Gaming as a Medium

Mediums, such as music, are generally classified as what the medium usually consists of.
Rap music is about people living in American Ghettos, Musicals are about romantic or argumentative stuff, there’s a bunch of stereotypes that people use to classify (usually dismiss) mediums.

While often true, a medium, or rather the content within the medium, shouldn’t be classified based solely on what the majority does with it.
This is a big problem with Gaming as a medium, where the general knowledge of gaming by is either MMORPGs or twitch multiplayer games like Counter Strike and DOTA.

While these games have the majority of players, it’s important to distinguish the games themselves for what they are. While many people enjoy twitchy games and MMORPGs, they’re not going to really win any awards for giving a rewarding intense emotional experience (which also creates a sense of longing to have a social life). Sure, they’re fun, but so are generic action movies or comedy books.

Now, games as art is a shaky thing, people having massively different view of what art is, though I’m going to go for a definition of:

“Art is the process or product of deliberately arranging elements in a way that appeals to the senses or emotions.”
Courtousy of Wikipedia

And as fun as some games are, they can’t be said to appeal to senses or emotions other than the adrenal side of the brain.

Using Bioshock as an example, it had a lot to say about society, the hypothetical questions about ethic-less science, as well as making people think about the foundations and components of humanity, and sacrificing another for your own personal gain. Also it had flying steam punk robots.
Bioshock, to me, is the closest we’ve gotten to gaming being viewed art. Stirring discussion, questioning, and being aesthetically pleasing. However if people saw you playing Bioshock next to a person playing Unreal Tournament 3, there’s no difference whatsoever to the person watching.

So what’s the problem? Well gaming is generally inaccessible to people who don’t play games as a hobby.

Say an art critic asks you who authored this painting, you using only the painting as a reference, you’d have no idea. If I asked an everyday person who made this game engine and what type of game genre it is designed for, it’d be rather the same situation, but that’s only one layer of the whole concept of gaming. Next you have the mechanics of the game, and a malady of other things, all of which is the capacity of a small town.

But what’s worse is that you have to actually do serious training to pick up and play most games from the beginning. I played L4D with my dad once, and while he eventually got the hang of it, I don’t think he got the subtle undertones of society desperately trying to hang together and the reversal of the typical social order, when he spent most of the time struggling to aim at the zombies.

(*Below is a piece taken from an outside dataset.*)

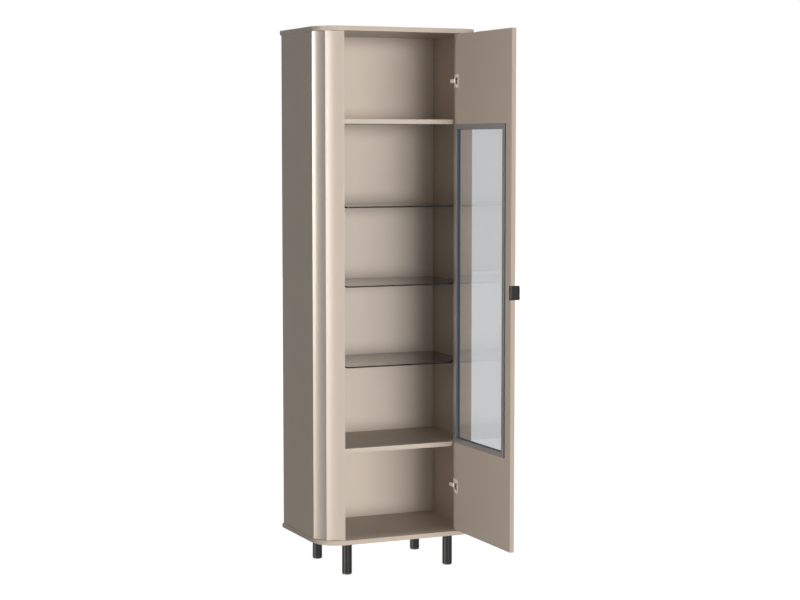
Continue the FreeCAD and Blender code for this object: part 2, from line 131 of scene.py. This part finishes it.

Games however, aren’t and never should be, based on the concept of art. Gaming is about the core of the game, moving, jumping, shooting etc, and while this is only the bread and butter it takes ages to do and if you screw it up boy are you boned. And not all games should be trying to make an enormous statement about the existence of souls or war, people primarily play games to unwind and not to have to think too much, to escape the constant barrage of questions and people known as life.

So the main concentration for a game to be considered art is not that the game is completely inaccessible for people who don’t want to think for a little while, it’s to make it subtle so the complex meanings behind things don’t have to be considered in order to have fun.

So while art in gaming is possible, It’s buried very deep art that takes a lot of time and even training to appreciate the subtleties while you’re trying to survive in a madness of shooting and possibly confusing control schemes. And it sure as hell isn’t going to be recognised by the mass public for a while.

(I don’t actually HATE MMORPGs, but I do NOT see why people play them for fun, they seem more like work to me)


2 Responses to “Gaming as a Medium”

  1. leatherworkingreverend Says:

    I disagree that an uninformed observer is unable to appreciate the pure art of a game like BioShock over Unreal Tournament any more than it is impossible to appreciate a Renoir painting without an understanding of the impact of impresionist art on late nineteenth century French society.
    It is possible to appreciate the asthetics of the game without having a grasp of the engineering underlying it, regardless of how elegant the code in the physics engine.

    • Actually UT3 and Bioshock are the same engine and everything is extremely similar asthetically.
      You can appreciate how it looks, but you can’t tell the full difference unless you’ve had prior gaming experience and have spent a decent amount of time playing/observing both. At a glance, remarkably similar.